Sadhanas, therefore, are not many. There are only various aspects of sadhana. The sides of sadhana are manifold, but sadhana is single, religion is one, mankind is united into a single fabric, inasmuch as the goal of mankind is one. The various yogas – pranayama, asana, bhunda, mudra, kriya, kirtana, bhajana, mantra, havana, etc. – are the different ways by which we draw the Spirit outwardly into action and conduct. When spirit manifests itself in outer conduct, we see uniformity outside, amenability of nature, love and affection, coordination and cooperation, social solidarity and a sense of relief, happiness, freedom, all which we cannot easily explain in language. These are the symptoms of the manifestations of the Spirit in outer life.
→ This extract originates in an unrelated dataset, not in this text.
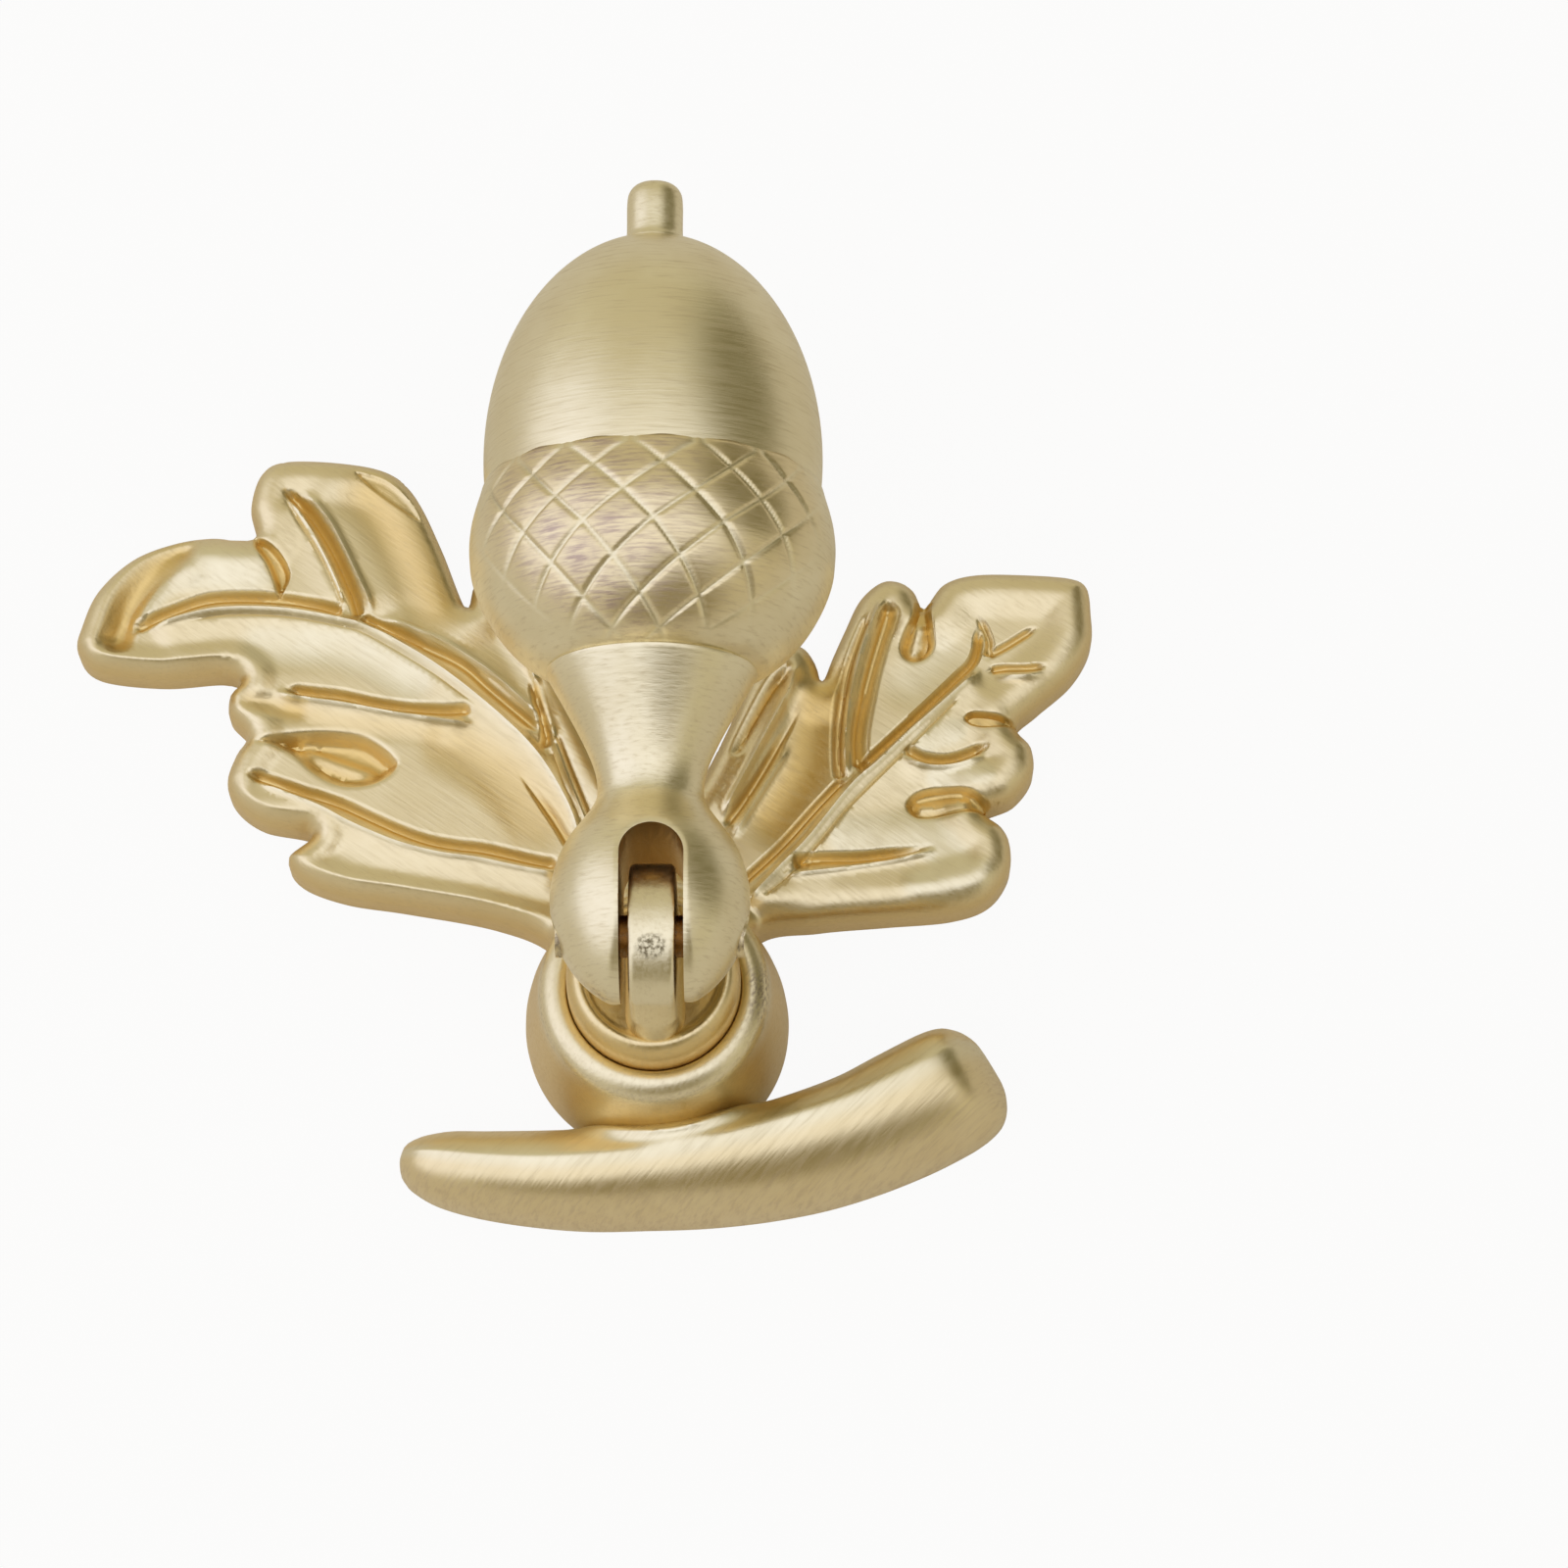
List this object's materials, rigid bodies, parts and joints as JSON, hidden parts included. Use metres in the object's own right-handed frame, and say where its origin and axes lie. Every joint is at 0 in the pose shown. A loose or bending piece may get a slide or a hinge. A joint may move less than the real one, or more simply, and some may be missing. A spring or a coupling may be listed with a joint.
{
  "type": "drop pull",
  "caption": "Brass drop pull: an acorn swinging on a cross pin from a cast backplate of oak leaves, boss and cut twig, in satin gold",
  "frame": {"origin": "centre of the round boss, on the flat back face", "axes": "+Z out of the back face towards the front, X along the hinge pin, +Y towards the hanging acorn's tip"},
  "size_m": [0.0516, 0.0481, 0.0257],
  "materials": {
    "plate_gold": "cast, brushed satin gold plate, darker in the recesses",
    "post_gold": "turned, brushed satin gold plate",
    "pin_gold": "cut and filed ends, gold plate",
    "acorn_gold": "turned and brushed round its axis, satin gold plate, worn on the cup's cells"
  },
  "bodies": {
    "plate": {"leaf_backplate": "plate_gold", "hinge_post": "post_gold"},
    "acorn": {"acorn_pendant": "acorn_gold", "hinge_pin": "pin_gold"}
  },
  "joints": [
    {"name": "acorn_swing", "type": "hinge", "parent": "plate", "child": "acorn", "pos_m": [0, 0, 0.01615], "axis": [1, 0, 0], "range_deg": [-10, 175]}
  ]
}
Now the Spirit is buried deep within, as it were, like a treasure which is covered over with mud, stone and dirt. It has to be dug deep from within the recesses of our own heart and brought out into manifestation. The beauty of literature, the beauty of art, the beauty of science, the beauty of administration, the beauty of political solidarity, international relationship, the beauty of the simple joy that we feel within ourselves occasionally – all these are manifestations of this Spirit, God revealing Himself in an unknown manner. This is, in one sense, the Avatara of God, the incarnation of the Spirit, we may say. When the Spirit incarnates itself as an Avatara in this world, it comes as peace, comfort, security, solidarity, system, beauty, method, concord, cooperation, coordination. All these are various names that we give to the manifestation of the law of the Spirit in nature. When the Spirit is divested of nature we have chaos, confusion, insecurity, unhappiness, quarrels, and so on.
Thus, in our practice of spiritual sadhana we try to become more and more normal in our day-to-day life. It is for this purpose that we take to various methods. These methods are not the prerogatives of any particular school or cult, but they are the universally applicable techniques or methods of manifesting this uniform current of the deepest Spirit in us which will make us healthy, wealthy and wise, as the old adage goes.
This is a short outline that I place before you of the foundational principles of the practice of spiritual sadhana, an understanding of which will give you great satisfaction, make you feel normal in every way, and also make you a fit instrument to be of great assistance to the public and to society in the march of the soul of mankind to its great destination, wherein it is said that evolution ceases. As philosophers put it, it is the Self-realisation of the universe. The universe becomes Self-conscious; it awakens itself into its own primeval nature. This state of the Self-awareness of the universe in its all-comprehensive completeness is, in other words, God-consciousness, Ishvara-bhava, towards which end humanity moves, evolution is directed, and all our sadhanas, spiritual practices are dedicated.